According to Rau, the General Data Protection Regulation of the EU has established a high bar for privacy. Public trust will be essential, though, and lawmakers must communicate openly and provide clear legal protections to allay worries about data access, anonymity, and surveillance risks.

“Stablecoins and CBDCs may eventually coexist, though the relative significance of their roles may differ from nation to nation. China favours state-controlled rails and discourages blockchain-based finance, making the digital yuan likely to prevail. The EU is regulating stablecoins under MiCA while taking a cautious approach to the digital euro, allowing both to coexist. In the US, stablecoins thrive in the absence of a CBDC, though pending regulations could either strengthen their role or constrain them in favour of a digital dollar,” Halaburda remarked.

Here to stay?

According to Ibanez, there seems to be agreement that “digital assets are here to stay, with mainstream adoption accelerating as the convergence of traditional and digital finance advances every day,” regardless of whether they are cryptocurrencies, stablecoins, or digital currencies issued by central banks.

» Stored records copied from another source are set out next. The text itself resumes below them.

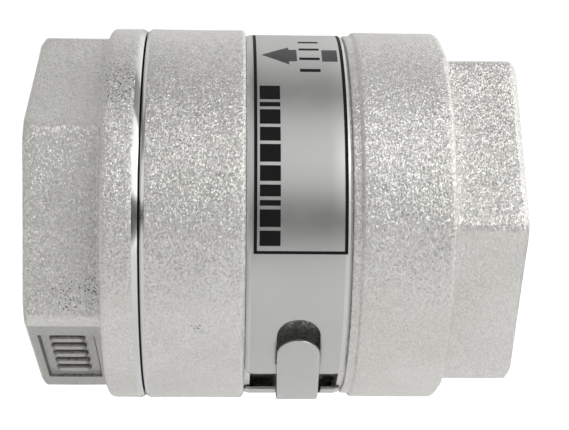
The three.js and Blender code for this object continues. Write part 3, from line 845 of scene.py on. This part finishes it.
def label_piece(material):
    """The label's printed frame, with the strokes and blocks in it."""
    low, high = LABEL_START - LINE / 2, LABEL_END + LINE / 2
    frame_lines = [ink_patch(low, low + LINE, LABEL_TOP, LABEL_BOTTOM, material, 2),
                   ink_patch(high - LINE, high, LABEL_TOP, LABEL_BOTTOM, material, 2)]
    for angle in (LABEL_TOP, LABEL_BOTTOM):
        frame_lines.append(ink_patch(low, high, angle, angle + 0.9, material, 0.3))
    return join("nameplate_print", frame_lines + scale_ticks(material) + label_blocks(material))


# ---- seat, guides and bearings ----

ARM_WIDTH = 5.0
HUB_OUTER, HUB_BORE = 8.5, 6.2
STEM_RADIUS = 4.0


def spider_arms(near, far, start, end, material):
    """Three radial arms with rounded edges, the first at the top."""
    arms = []
    for index in range(3):
        made = bmesh.new()
        bmesh.ops.create_cube(made, size=1)
        for vertex in made.verts:
            along, side, up = vertex.co
            vertex.co = Vector((-(start + end) / 2 + along * (end - start), side * ARM_WIDTH,
                                (near + far) / 2 + up * (far - near))) * MM
        long_edges = [edge for edge in made.edges
                      if abs(edge.verts[0].co.z - edge.verts[1].co.z) > 0.5 * (far - near) * MM]
        bmesh.ops.bevel(made, geom=long_edges, offset=0.9 * MM, segments=3, profile=0.5, affect="EDGES")
        bmesh.ops.rotate(made, verts=made.verts, cent=(0, 0, 0),
                         matrix=Matrix.Rotation(radians(120 * index), 3, "X"))
        mesh = bpy.data.meshes.new("arm")
        made.to_mesh(mesh)
        made.free()
        mesh.polygons.foreach_set("use_smooth", [True] * len(mesh.polygons))
        mesh.materials.append(material)
        arms.append(keep_sharp(add_object("arm", mesh), 50))
    return arms


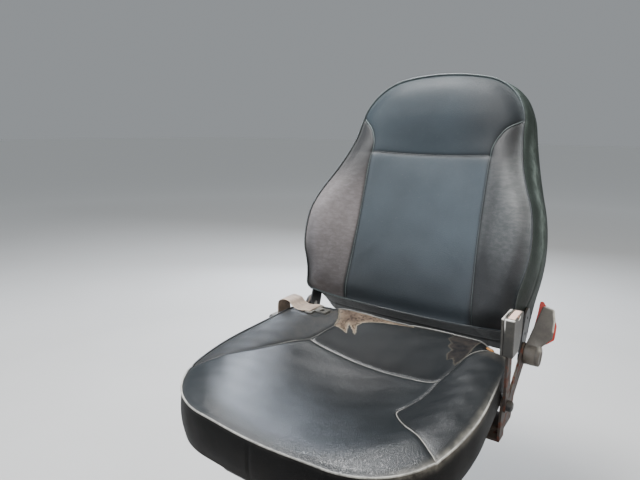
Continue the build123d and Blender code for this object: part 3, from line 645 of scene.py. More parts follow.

If this is the case, “corporate CFOs should be aware of the growing importance and adapt by integrating digital assets into their financial strategies while ensuring compliance with evolving regulations.”

There are still fundamental issues, especially with risk management, governance, and regulatory supervision.

“Elements of both [crypto and traditional currency] systems are likely to continue to coexist rather than fully merge in the near future, even though some convergence is occurring, especially in areas like digital securities and asset tokenisation,” Rau noted.

McLoughlin argued that one must consider the trillions of dollars held in banks to facilitate global transactions. In fact, Bitso Business reported in December that $10 trillion is held in nostro/vostro accounts worldwide.